Machine-learning based error prediction approach for coarse-grid Computational Fluid Dynamics (CG-CFD)

Computational Fluid Dynamics (CFD) is one of the modeling approaches essential to identifying the parameters that affect Containment Thermal Hydraulics (CTH) phenomena. While the CFD approach can capture the multidimensional behavior of CTH phenomena, its computational cost is high when modeling complex accident scenarios. To mitigate this expense, we propose reliance on coarse-grid CFD (CG-CFD). Coarsening the computational grid increases the grid-induced error thus requiring a novel approach that will produce a surrogate model predicting the distribution of the CG-CFD local error and correcting the fluid-flow variables.

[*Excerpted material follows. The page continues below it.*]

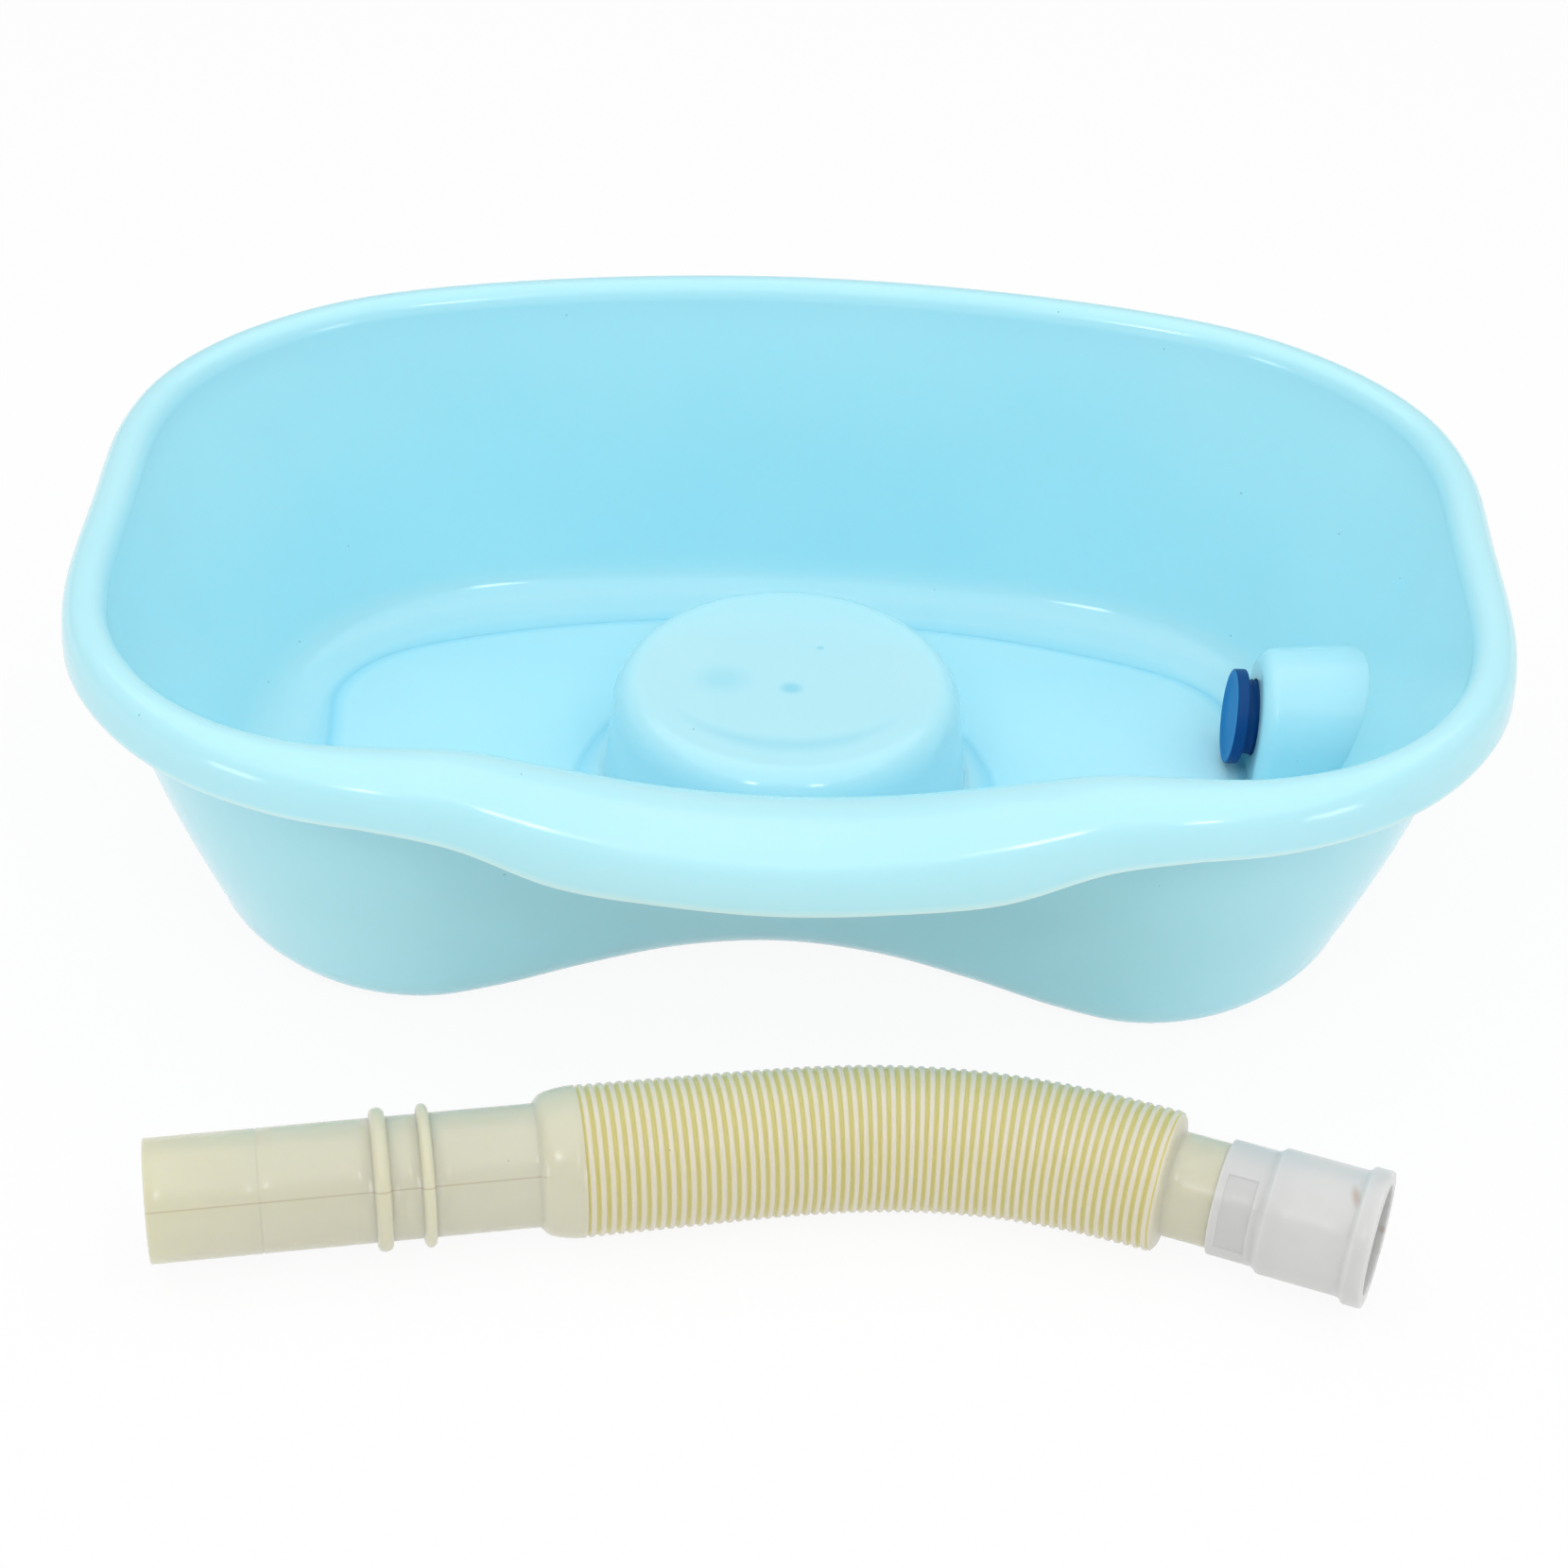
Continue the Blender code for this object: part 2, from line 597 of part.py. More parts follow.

Given sufficiently fine-mesh simulations, a surrogate model can be trained to predict the CG-CFD local errors as a function of the coarse-grid local flow features. The surrogate model is constructed using Machine Learning (ML) regression algorithms. Two of the widely used ML regression algorithms were tested: Artificial Neural Network (ANN) and Random Forest (RF). The proposed CG-CFD method is illustrated with a three-dimensional turbulent flow inside a lid-driven cavity. We studied a set of scenarios to investigate the capability of the surrogate model to interpolate and extrapolate outside the training data range. The proposed method has proven capable of correcting the coarse-grid results and obtaining reasonable predictions for new cases (of different Reynolds number, different grid sizes, or larger geometries). Based on the investigated cases, we found this novel method maximizes the benefit of the available data and shows potential for a good predictive capability.